Ngaturang Soda di ‘Gumuk’ hingga di Tempat Pembakaran
Tradisi Mamunjung di Hari Raya Pagerwesi
SINGARAJA, NusaBali - Tradisi mamunjung yakni menghaturkan sesajen pada keluarga yang meninggal dan belum diaben di Buleleng dipastikan tidak akan punah.
Bahkan tradisi mamunjung ini tidak hanya dilakukan di setra umum, tetapi juga di Taman Makam Pahlawan Curastana. Makam Pahlawan ini mulai ramai sejak subuh pada Hari Raya Pagerwesi yang jatuh pada Buda Kliwon Sinta, Rabu (20/12) kemarin.
Seperti yang dilakukan Putu Arsa Suyasa warga Lingkungan Banjar Paketan, Kelurahan Paket Agung, Kecamatan/Kabupaten Buleleng. Dia datang untuk membawakan banten penek (sesajen untuk leluhur yang sudah suci) mendiang Pamannya Nyoman Suka yang tercatat sebagai pahlawan revolusi. “Sudah dari kecil biasa diajak ke sini. Biasanya saat Hari 17 Agustus, Hari Pahlawan selain juga Hari Raya besar Hindu seperti Galungan, Kuningan dan Pagerwesi, rutin bawa banten penek,” jelas Arsa.
Meski sudah menjalani upacara ngaben, keluarga tetap membawakan banten penek sebagai ungkapan suka cita merayakan hari raya bersama keluarga dan leluhur yang sudah berpulang.
Keramaian krama mamunjung juga tidak pernah sepi di Setra Adat Buleleng. Meskipun belakangan ini jumlah krama yang mamunjung sudah semakin sedikit, di tengah populernya ngaben massal dan petunon (tempat pembakaran) yang menyiapkan pelayanan ngaben ekonomis.
Tradisi mamunjung merupakan tradisi turun temurun yang dilakoni umat Hindu, kepada anggota keluarga yang sudah meninggal dunia. Setiap hari raya besar keluarga yang telah meninggal dunia dan belum diaben, akan dibawakan haturan banten punjung pusara di setra tempatnya dimakamkan. Ungkapan suka cita hari raya itu biasanya dilakukan setelah rangkaian upacara dewa yadnya di kahyangan tiga, maupun dadya sudah selesai dilakukan. Sembari menghaturkan banten punjung, biasanya anggota keluarga lainnya yang datang tidak awam untuk menyantap makanan bersama di sekitar pusara.
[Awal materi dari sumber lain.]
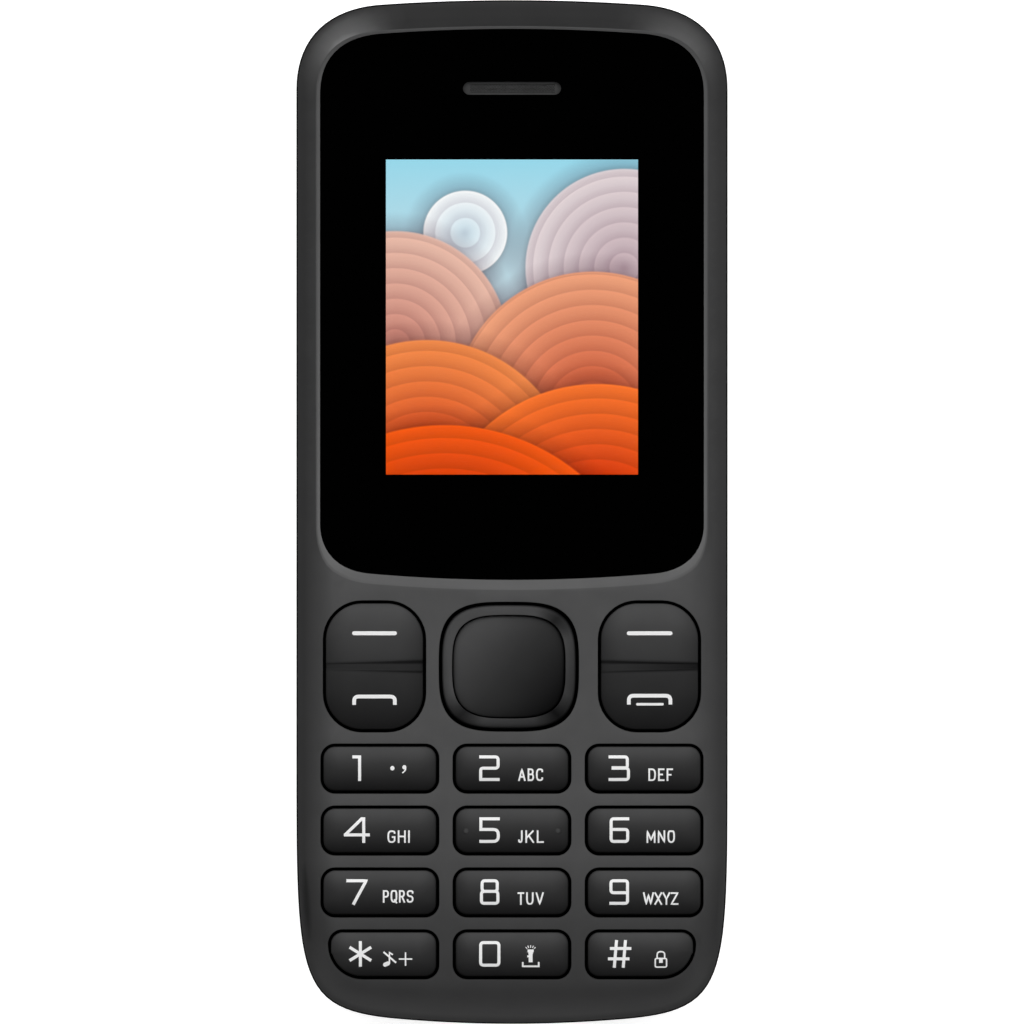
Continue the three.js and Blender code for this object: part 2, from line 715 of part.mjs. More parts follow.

Uniknya kini tradisi mamunjung tidak hanya dilakukan di atas pusara. Pengelola Setra Adat Buleleng kini menyiapkan tempat khusus di perabuan (tempat pembakaran mayat) untuk mamunjung. Hal ini disediakan khusus untuk mereka yang belum diaben dan baru menjalani prosesi mekingsan ring gni.
Jro Mangku Gede Nyoman Sudiarta pengelingsir Banjar Adat Banjar Jawa datang membawakan punjung adik kandungnya yang baru meninggal setahun yang lalu. Keluarga memilih prosesi makingsan ring gni karena situasi ekonomi dan juga menunggu program ngaben massal yang dilaksanakan Desa Adat Buleleng setiap lima tahun sekali.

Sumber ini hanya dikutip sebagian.